**Exercise goal**
Tally the lines with the word "materials" and report the number alone.

**Source data**

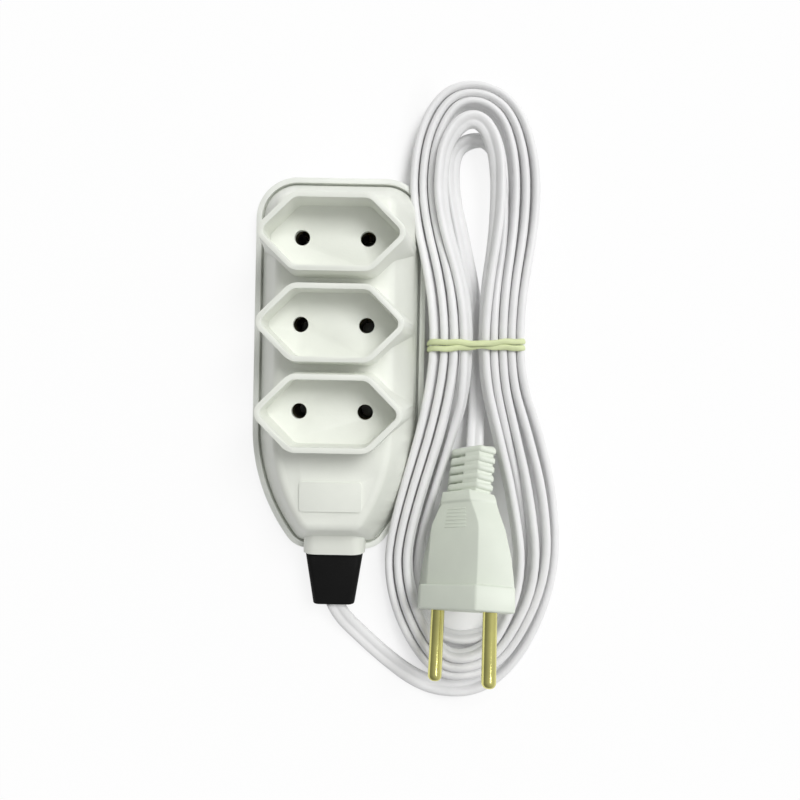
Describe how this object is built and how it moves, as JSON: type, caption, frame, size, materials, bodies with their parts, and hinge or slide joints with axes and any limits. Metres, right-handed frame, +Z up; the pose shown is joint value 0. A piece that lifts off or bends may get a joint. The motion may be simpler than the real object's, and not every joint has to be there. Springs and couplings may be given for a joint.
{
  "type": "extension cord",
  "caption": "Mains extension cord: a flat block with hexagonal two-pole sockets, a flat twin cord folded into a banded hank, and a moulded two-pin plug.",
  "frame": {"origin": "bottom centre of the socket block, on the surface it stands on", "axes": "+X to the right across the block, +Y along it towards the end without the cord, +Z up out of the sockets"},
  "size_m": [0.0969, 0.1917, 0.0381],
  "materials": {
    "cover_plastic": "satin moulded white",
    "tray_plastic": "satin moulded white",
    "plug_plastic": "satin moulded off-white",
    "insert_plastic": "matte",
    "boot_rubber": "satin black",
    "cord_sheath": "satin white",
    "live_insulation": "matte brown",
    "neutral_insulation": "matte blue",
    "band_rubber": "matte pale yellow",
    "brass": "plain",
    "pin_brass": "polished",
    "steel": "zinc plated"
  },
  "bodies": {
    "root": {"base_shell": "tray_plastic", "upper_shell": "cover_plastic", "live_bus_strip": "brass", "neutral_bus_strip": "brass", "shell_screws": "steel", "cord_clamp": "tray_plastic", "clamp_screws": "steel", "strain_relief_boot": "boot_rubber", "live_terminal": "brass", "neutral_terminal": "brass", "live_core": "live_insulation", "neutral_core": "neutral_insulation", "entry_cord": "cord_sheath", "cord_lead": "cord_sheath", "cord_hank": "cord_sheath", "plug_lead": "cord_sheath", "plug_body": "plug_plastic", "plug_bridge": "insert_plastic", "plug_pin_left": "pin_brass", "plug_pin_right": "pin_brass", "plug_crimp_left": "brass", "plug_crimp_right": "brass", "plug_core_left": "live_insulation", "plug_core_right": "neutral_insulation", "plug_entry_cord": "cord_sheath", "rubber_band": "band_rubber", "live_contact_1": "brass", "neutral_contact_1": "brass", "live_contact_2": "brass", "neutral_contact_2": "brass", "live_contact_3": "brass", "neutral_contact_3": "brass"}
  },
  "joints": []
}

**Answer to the exercise**
2